The recreation center, which is the neighbor of her own office building, is one accomplishment that Watson is proud of.

“That ribbon cutting will stay with me,” Watson said.

Just as big was the ability to get the Parks and Recreation Department nationally accredited. The department is one of only 150 to have achieved the accreditation.

“We achieved the standard of excellence in 2017,” Watson said. “This didn’t happen overnight.”

While Watson is proud of her accomplishments in the department, she believes that the reason for success was from having a team that worked hard, City Council support and the hard work of City Manager Patrick Roberts.

“I believe I was able to, with my team, build a foundation for recreation, and having the City Council support physically showed their commitment and respect of parks and recreation,” Watson said.

The city has provided Watson with every opportunity for professional development, and she believes what she has learned will help her tackle her newest adventure in Richland County.

Watson was unanimously chosen in late May for the position by the recreation commission’s board members, and commission members believe she will bring a positive change to the commission and the county.

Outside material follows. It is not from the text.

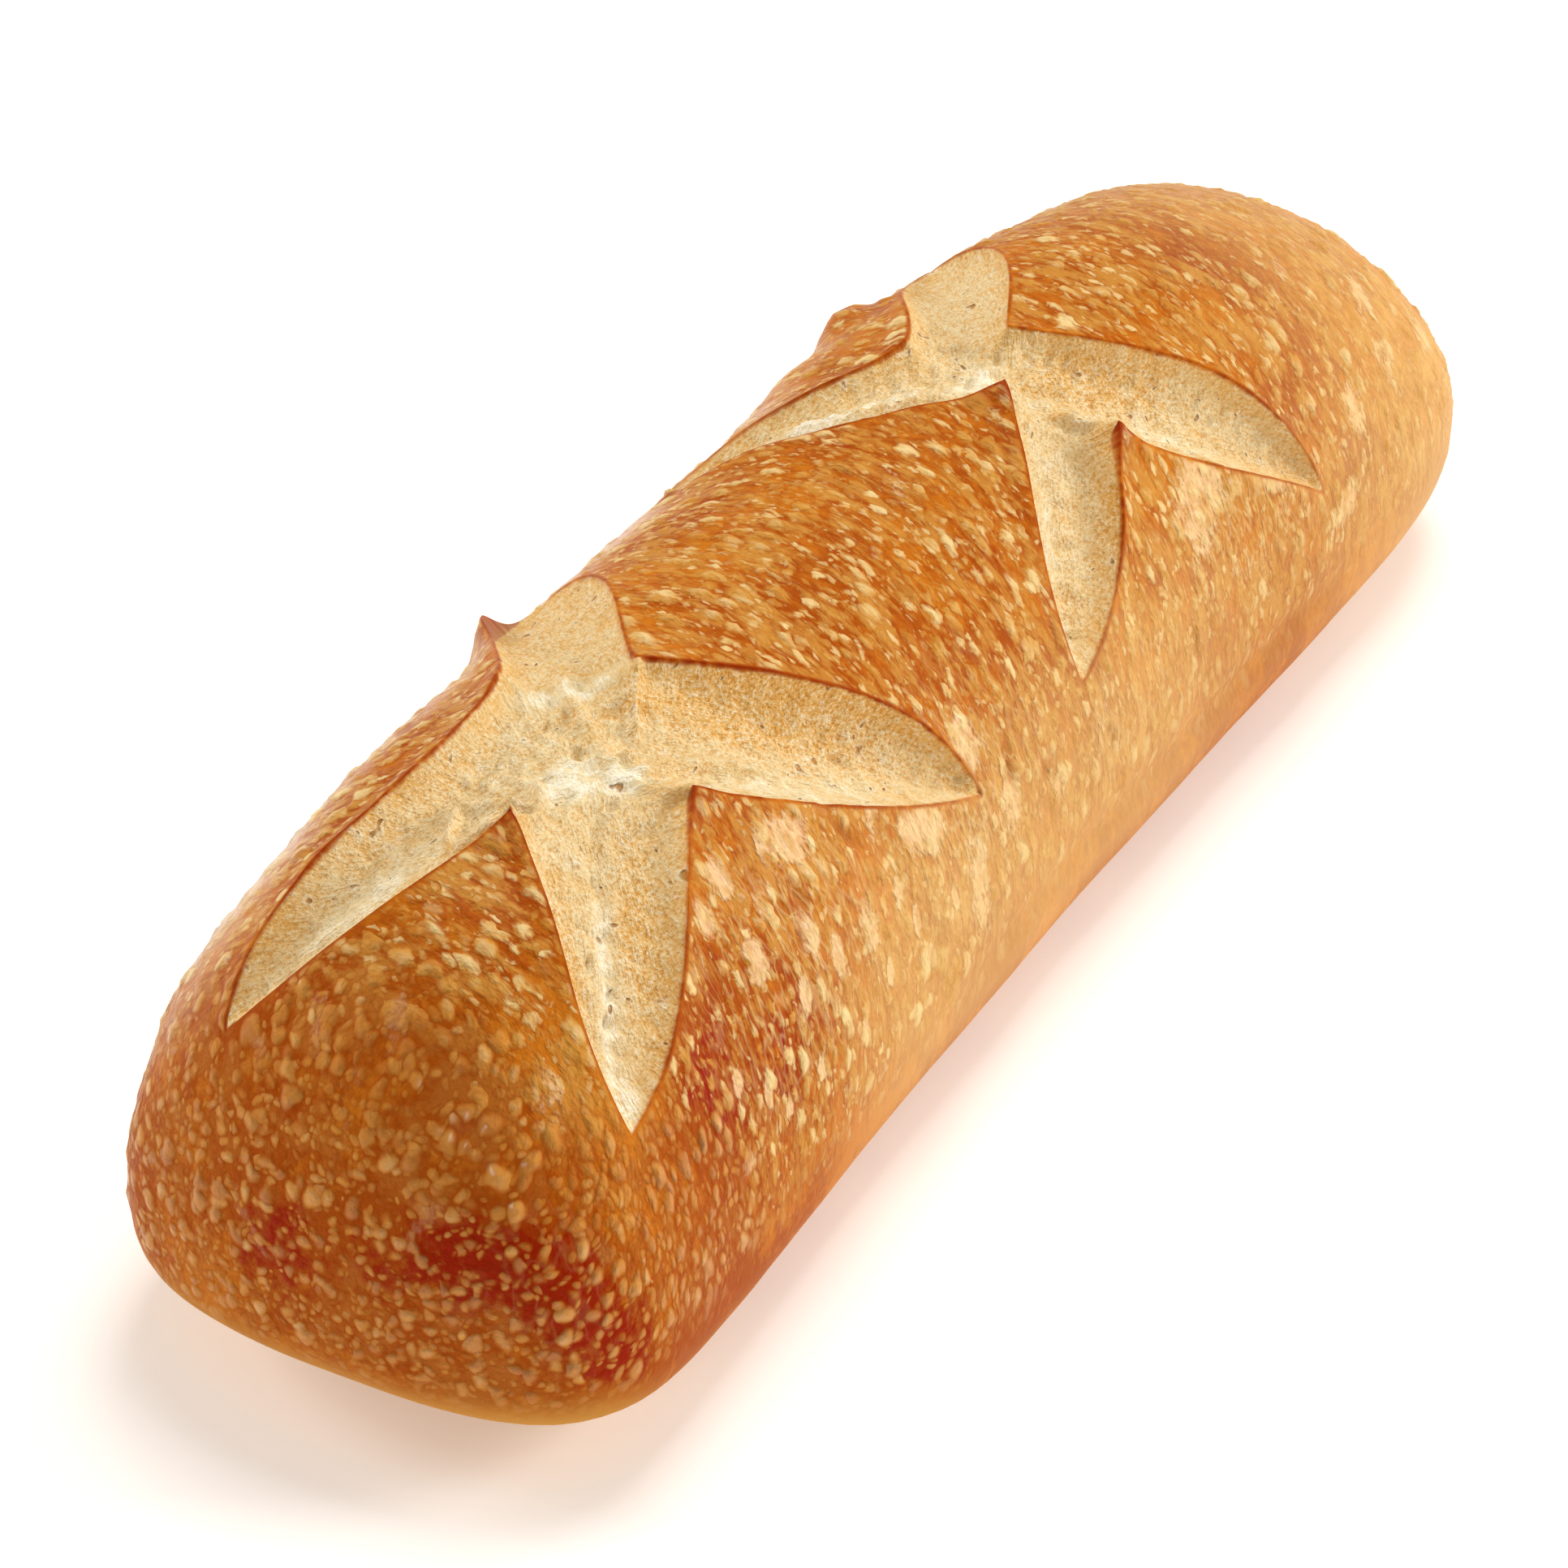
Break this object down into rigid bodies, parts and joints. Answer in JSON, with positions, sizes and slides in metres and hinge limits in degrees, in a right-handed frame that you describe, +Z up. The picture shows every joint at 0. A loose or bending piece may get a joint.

Richland County’s Recreation Commission has gone through hard times after its former executive director was accused of nepotism and charged with criminal sexual misconduct before retiring in 2016. He still has not been tried on those charges.

“It is going to be different, but a leader is only as good as the people they are leading,” Watson said. “I am looking forward to it.”

Richland County, measuring 772 square miles, is larger than Suffolk, but the county reminds Watson of Suffolk in many ways.

“You can drive down some of the roads, and it looks just like you’re in Whaleyville or Holland,” she said.

Richland County features a nice mix of city and rural, just like Suffolk, Watson said.

Naturally, Watson will miss her family just as much as she will miss the department. She has two children currently enrolled in Norfolk State and Virginia State University, and her youngest child will travel with her to South Carolina.

Watson will also be leaving her two sisters as well.

“We will have to figure out a new family dynamic,” Watson said. “God prepares us for things, and if He didn’t, He wouldn’t have sent me to South Carolina.”

Watson is prepared to make a fresh start and begin cultivating new relationships within the government and the community when she starts in July.